At first I thought…..

18 Sep

It is a terrible thing to have to go to your treatments alone.  But as I look up from typing, I see an 11 year old boy going in for treatment.  That’s enough to straighten my whiny ass out.  They are backed up today so there are about 50 friends and family members sitting in the reception area waiting for their loved ones to come out of treatment.  Although I am physically by myself, I look at them as my cancer family.  So I am not alone.  They may not be my blood family, but they are all that I have for now.

I had a boyfriend but things are a little rocky right now.

See that is the problem when you settle for a boyfriend instead of a husband.  It is a lot easier to walk away when the going gets tough.  Well maybe not, but anyways my cancer family is here with me.

The one problem that I see for today is that I took out some meat from the freezer to cook for dinner and the meat will probably spoil.  Whatever, so much for eating healthy tonight.  I can’t worry about it.

I started talking with this mom next to me and her daughter was in the back getting treatment.  The daughter has stage 4 cancer and is only in her 20’s.

I bet she would give anything to switch places with me.  So I am not afraid.  I will go in the room with the machine and take my treatment like a trooper.

The Farmer’s market in Prospect Park

7 Sep

Ahhh.  Finally its the weekend.  I get two glorious days where I don’t have to go to the hospital for treatment.  Two days where I don’t have to think about the cancer except for the neuropathy in my legs and feet.

I decide to go for my morning 5k walk through Prospect Park.  I have to keep my legs moving.  It helps with the neuropathy in my feet that I have developed as a side effect from the chemo.
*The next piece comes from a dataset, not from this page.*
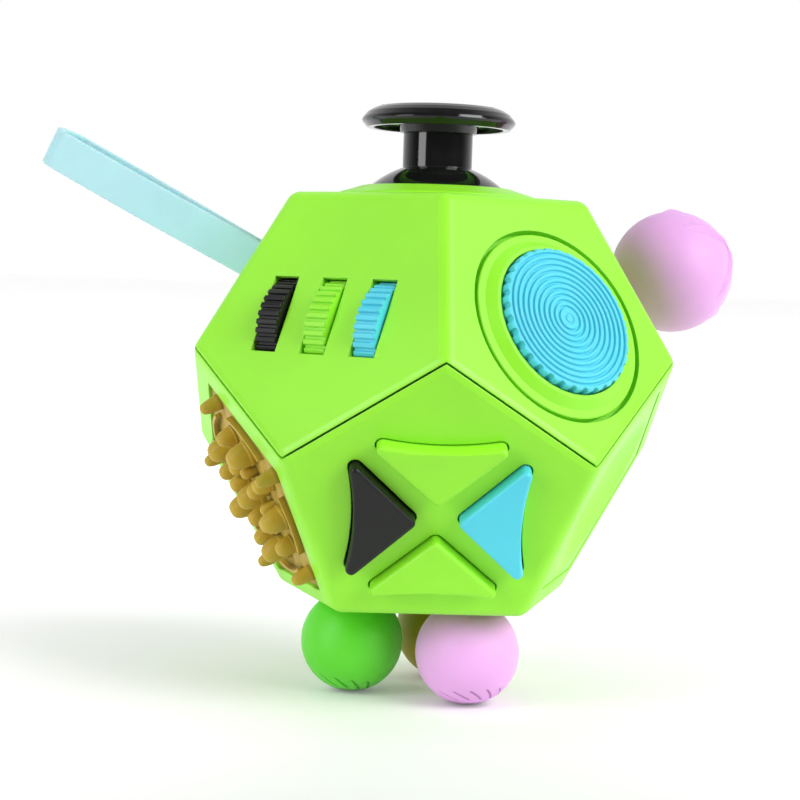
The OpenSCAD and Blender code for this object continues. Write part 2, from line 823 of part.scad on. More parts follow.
number_r = 5.5;
number_w = 3.4;
number_pitch = 4.8;
number_z = -4.4;
number_axle_r = 1.2;
number_low = -number_pitch - number_w / 2 - 0.4;
number_high = -number_low;

// A wheel with ten flats, a dimple on each, and a small valley between them.
module number_wheel(i) {
    profile = [for (k = [0:9], p = [[0, -14], [0, 14], [-0.45, 18]])
        (number_r + p[0]) * [cos(36 * k + p[1]), sin(36 * k + p[1])]];
    color([0.93, 0.93, 0.91]) on_upper(3) translate([i * number_pitch, 0, number_z])
        rotate([90, 0, 90]) difference() {
            translate([0, 0, -number_w / 2]) linear_extrude(number_w) difference() {
                polygon(profile);
                circle(number_axle_r + 0.05);
            }
            for (k = [0:9]) rotate([0, 0, 36 * k]) rotate([0, 90, 0]) rod(0.55, number_r - 0.45, number_r);
        }
}

module number_axle() {
    color(steel) on_upper(3) translate([number_low - 1, 0, number_z]) rotate([0, 90, 0])
        cylinder(r = number_axle_r, h = number_high - number_low + 2);
}

module number_cradle() {
    color([0.9, 0.9, 0.88]) on_upper(3)
        axle_cradle(number_low, number_high, 2.6, 0, number_z, number_axle_r,
            number_z - number_r - 0.4, 0);
}

module number_cradle_screws() {
    color(steel) on_upper(3) cradle_screws(number_low, number_high, 0);
}

// ---------------------------------------------------------------- strap, upper face 4

strap_y = 4.2;
strap_pin_z = -3.8;
strap_pin_r = 1;
anchor_low = -strap_w / 2 - 0.3;
anchor_high = -anchor_low;

// Half the gap between the strap's two legs at height z: round the pin, pinched where
// it leaves the face, and wide at the far end.
strap_base_gap = 0.35;
strap_wide_gap = 1.9;
function ease(t) = let (u = min(1, max(0, t))) u * u * (3 - 2 * u);
function strap_gap(z) = strap_base_gap
    + (strap_wide_gap - strap_base_gap) * ease((z - 2) / 22)
    + (strap_pin_r + 0.05 - strap_base_gap) * ease(-z / -strap_pin_z);

// Outline of the loop, g outside its inner face.
function strap_outline(g) =
    let (end_z = strap_l - strap_t - strap_wide_gap, steps = 24,
         zs = [for (i = [0:steps]) strap_pin_z + (end_z - strap_pin_z) * i / steps])
    concat(
        [for (z = zs) [strap_gap(z) + g, z]],
        [for (a = [15:15:165]) [0, end_z] + (strap_wide_gap + g) * [cos(a), sin(a)]],
        [for (i = [steps:-1:0]) [-strap_gap(zs[i]) - g, zs[i]]],
        [for (a = [195:15:345]) [0, strap_pin_z] + (strap_pin_r + 0.05 + g) * [cos(a), sin(a)]]);

module pull_strap() {
    color(mint) on_upper(4) translate([0, strap_y, 0]) rotate([90, 0, 0])
        translate([0, 0, -strap_w / 2]) linear_extrude(strap_w) difference() {
            polygon(strap_outline(strap_t));
            polygon(strap_outline(0));
        }
}

module strap_pin() {
    color(steel) on_upper(4) translate([0, strap_y + anchor_high + 1, strap_pin_z]) rotate([90, 0, 0])
        cylinder(r = strap_pin_r, h = 2 * anchor_high + 2);
}

module strap_anchor() {
    color([0.9, 0.9, 0.88]) on_upper(4) translate([0, strap_y, 0]) rotate([0, 0, 90])
        axle_cradle(anchor_low, anchor_high, 2.4, 0, strap_pin_z, strap_pin_r, strap_pin_z - 2.6, 0);
}

module strap_anchor_screws() {
    color(steel) on_upper(4) translate([0, strap_y, 0]) rotate([0, 0, 90])
        cradle_screws(anchor_low, anchor_high, 0);
}

// ---------------------------------------------------------------- slider, lower face 2

slider_slot = 12;
slider_stem = 5;

module slider_knob() {
    color(aqua) on_lower(2) difference() {
        union() {
            soft_block(8, 6.6, 1.2, 0.1, 2);
            for (x = [-2.4:1.2:2.4]) translate([x, 0, 0]) soft_block(0.6, 5, 0.25, 1.9, 2.4);
            soft_block(slider_stem, 4.2, 2, -wall - 0.1, 0.2);
        }
        rod(0.7, -5, 0.6);
    }
}

module slider_shoe() {
    color([0.9, 0.9, 0.88]) on_lower(2) difference() {
        soft_block(19.2, 5.6, 1, -wall - 1.1, -wall - 0.1);
        rod(0.75, -5, 0);
    }
}

module slider_shoe_screw() {
    color(steel) on_lower(2) translate([0, 0, -wall - 1.1]) mirror([0, 0, 1])
        screw(1.6, 0.8, 0.7, 3.4);
}

// ---------------------------------------------------------------- rocker, lower face 3

rocker_swing = 10;
rocker_pin_z = -1.4;

module rocker_bezel() {
    color(coal) on_lower(3) difference() {
        union() {
            soft_block(12.4, 7.5, 0.95, -5.6, eps);
            soft_block(13.9, 9, 1.4, 0, 0.6);
        }
        block(11, 5.6, -5, 2);
        translate([0, far / 2, rocker_pin_z]) rotate([90, 0, 0]) cylinder(r = 0.7, h = far);
    }
}

// The rocker's cap: a bow-tie top over a round belly, lying at its "on" side.
module rocker_cap() {
    color([0.92, 0.92, 0.92]) on_lower(3) translate([0, 0, rocker_pin_z]) rotate([0, -rocker_swing, 0])
        rotate([90, 0, 0]) translate([0, 0, -2.6]) linear_extrude(5.2) difference() {
            polygon([[-4.9, 3.5], [0, 2.4], [4.9, 3.5], [4.9, 1], [1.7, -1], [0.9, -1.7],
                     [-0.9, -1.7], [-1.7, -1], [-4.9, 1]]);
            circle(0.75);
        }
}

module rocker_pin() {
    color(steel) on_lower(3) translate([0, 3.7, rocker_pin_z]) rotate([90, 0, 0])
        cylinder(r = 0.7, h = 7.4);
}

// ---------------------------------------------------------------- spinner, bottom face

spinner_seat_r = 13.1;
spinner_recess = 2.2;
spinner_floor_z = 3.8;
// Angles of the balls round Z as they stand at rest.
ball_az = [186.5, 306.5, 66.5];
ball_neck_r = 1.6;

module at_ball(i) {
    rotate([0, 0, -ball_az[i]]) translate([ball_orbit, 0, 0]) children();
}

module spinner_plate() {
    color(lime) on_base() difference() {
        rod(12.8, -2, -0.3);
        rod(1.55, -3, 1);
        rod(3.1, -1.2, 1);
        for (i = [0:2]) at_ball(i) rod(ball_neck_r, -3, 1);
    }
}

module spinner_washer() {
    color(steel) on_base() ring(3, 1.55, -spinner_recess, -2.03);
}

module spinner_shoulder_screw() {
    color(steel) on_base() {
        translate([0, 0, -1.15]) screw(2.9, 0.75, 1.5, 1.05);
        rod(1.15, -8, -2.19);
    }
}

module spinner_ball(i) {
    on_base() at_ball(i) {
        translate([0, 0, ball_h]) difference() {
            sphere(r = ball_r);
            rod(ball_r, -ball_r - 1, -ball_h - 0.3);
        }
        rod(ball_neck_r, -2, 0.2);
    }
}

// ---------------------------------------------------------------- nodes

upper_shell();
lower_shell();
shell_screws();
joystick_bezel();
joystick_base();
joystick_base_screws();
joystick_gimbal_ring();
joystick_trunnions();
joystick_cross_pin();
joystick_stick();
joystick_cap();
joystick_inlay();
joystick_spring();
color(coal) roller(-1);  // roller_black
color(lime) roller(0);  // roller_green
color(aqua) roller(1);  // roller_cyan
roller_axle();
roller_cradle();
roller_cradle_screws();
dial_bezel();
dial_disc();
dial_washer();
dial_screw();
color(lime) key_at(0);  // key_up
color(lime) key_at(180);  // key_down
color(coal) key_at(90);  // key_left
color(aqua) key_at(270);  // key_right
key_membrane();
key_backplate();
key_screws();
massage_pad();
massage_pad_retainer();
worry_panel();
punch_ball();
punch_ball_neck();
punch_ball_collar();
punch_ball_retainer();
number_wheel(-1);  // number_wheel_left
number_wheel(0);  // number_wheel_middle
number_wheel(1);  // number_wheel_right
number_axle();
number_cradle();
number_cradle_screws();
pull_strap();
strap_pin();
strap_anchor();
strap_anchor_screws();
slider_knob();
slider_shoe();
slider_shoe_screw();
rocker_bezel();
rocker_cap();
rocker_pin();
spinner_plate();
spinner_washer();
spinner_shoulder_screw();
color(leaf) spinner_ball(0);  // spinner_ball_green
color(pink) spinner_ball(1);  // spinner_ball_pink
color(amber) spinner_ball(2);  // spinner_ball_yellow
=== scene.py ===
"""Looks of the twelve-sided fidget toy: lights, camera, materials and the soft pieces.

The hard pieces are the CAD nodes themselves. The soft ones (pad, strap and balls) are
rebuilt here with moulded detail, in place of their plain CAD solids, and the keys and
the thumb panel get small round edges.
"""

import json
import math

import bpy
import numpy as np
from mathutils import Matrix, Quaternion, Vector


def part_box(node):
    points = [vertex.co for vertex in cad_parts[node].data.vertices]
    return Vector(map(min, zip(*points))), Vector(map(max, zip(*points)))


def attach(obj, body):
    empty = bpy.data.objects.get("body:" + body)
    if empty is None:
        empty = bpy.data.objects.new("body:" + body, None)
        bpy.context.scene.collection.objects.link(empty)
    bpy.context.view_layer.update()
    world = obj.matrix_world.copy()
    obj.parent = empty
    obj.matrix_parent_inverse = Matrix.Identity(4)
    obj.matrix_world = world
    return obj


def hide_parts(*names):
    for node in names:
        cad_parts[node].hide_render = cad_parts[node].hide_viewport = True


MM = 0.001

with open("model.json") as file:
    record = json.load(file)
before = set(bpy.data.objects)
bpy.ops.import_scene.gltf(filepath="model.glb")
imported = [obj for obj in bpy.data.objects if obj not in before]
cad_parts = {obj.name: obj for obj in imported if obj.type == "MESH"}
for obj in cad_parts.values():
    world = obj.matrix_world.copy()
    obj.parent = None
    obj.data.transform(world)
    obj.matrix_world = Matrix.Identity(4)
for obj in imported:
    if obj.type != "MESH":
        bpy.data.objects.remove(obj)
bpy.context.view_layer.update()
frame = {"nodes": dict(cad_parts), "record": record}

# ---------------------------------------------------------------- places on the body

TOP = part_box("upper_shell")[1].z
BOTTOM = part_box("lower_shell")[0].z
CENTRE = Vector((0, 0, (TOP + BOTTOM) / 2))
INNER_R = (TOP - BOTTOM) / 2
FACE_TILT = math.acos(1 / math.sqrt(5))


def face_matrix(turn, tip):
    """Place of a face: local +Z out of it, +Y towards the joystick, z = 0 on its surface."""
    spin = Matrix.Rotation(math.radians(turn), 4, "Z") @ Matrix.Rotation(tip, 4, "X")
    return Matrix.Translation(CENTRE) @ spin @ Matrix.Translation((0, 0, INNER_R))


def upper_face(k):
    return face_matrix(72 * k - 36, FACE_TILT)


def lower_face(k):
    return face_matrix(72 * k, math.pi - FACE_TILT)


# ---------------------------------------------------------------- camera and light

CAMERA_PLACE_MM = (-13.73, -237.36, 52.94)
CAMERA_ANGLES = (-2.42, 3.88, 1.87)
LENS_MM = 85.1
SENSOR_MM = 36
KEY_WATTS = 20.5
FILL_WATTS = 11.0


def add_camera():
    """The photograph's own view: a little above the desk, in front of the arrow keys."""
    data = bpy.data.cameras.new("camera")
    data.sensor_width = SENSOR_MM
    data.lens = LENS_MM
    data.clip_start, data.clip_end = 0.01, 20
    camera = bpy.data.objects.new("camera", data)
    bpy.context.collection.objects.link(camera)
    azimuth, elevation, roll = map(math.radians, CAMERA_ANGLES)
    back = Vector((math.sin(azimuth) * math.cos(elevation),
                   -math.cos(azimuth) * math.cos(elevation), math.sin(elevation)))
    camera.location = Vector(CAMERA_PLACE_MM) * MM
    camera.rotation_mode = "QUATERNION"
    camera.rotation_quaternion = (-back).to_track_quat("-Z", "Y") @ Quaternion((0, 0, 1), roll)
    bpy.context.scene.camera = camera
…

With a positive attitude and my Farmers Market Coins in my pocket, I start selecting veggies to make my green smoothie.

I continue my walk around the park, going slower than usual because of the tingling in my feet.  The doctor said that the side effect would go away in time….The more my feet tingle, the more I walk as if I could walk the neuropathy out of my body.  First I see one shirt.  On the back it says, “One Run.”  Suggesting there should be one run for all forms of cancer.  Then I see a 5k race starting.  I think to myself oh I would like to train to run a 5k race, get rid of the 20 pounds I gained from the steroids.  The runners also have shirts on, for ovarian cancer, which by the way could be a side effect of one of the meds that I have to take to keep my estrogen levels down.  It is a low percentage but it could happen.  I asked the doctor what would I do if that side effect occurred and I was told,  “Oh just take your uterus out,” like it is no big deal.  WTTTTTTTFUUUUUUCCCCCCCCKKKKKKKKK.

I take a short cut through the park to avoid the Ovarian Runners with tags on their shirt saying in memory of…. , or I am a 23 day survivor, or I am a 15 year survivor.  By the way the 23 day survivor had 10 times more hair than me and I stopped my chemo July 12th.  I wanted to chase here down and ask her her secret, but I didn’t think that was the appropriate time to do so.

It seems like no matter where I go, no matter what I do, I am constantly reminded of my cancer.

I don’t necessarily think that it is a always a bad thing, its just a thing thing.

Well on a happier note, I found my wig!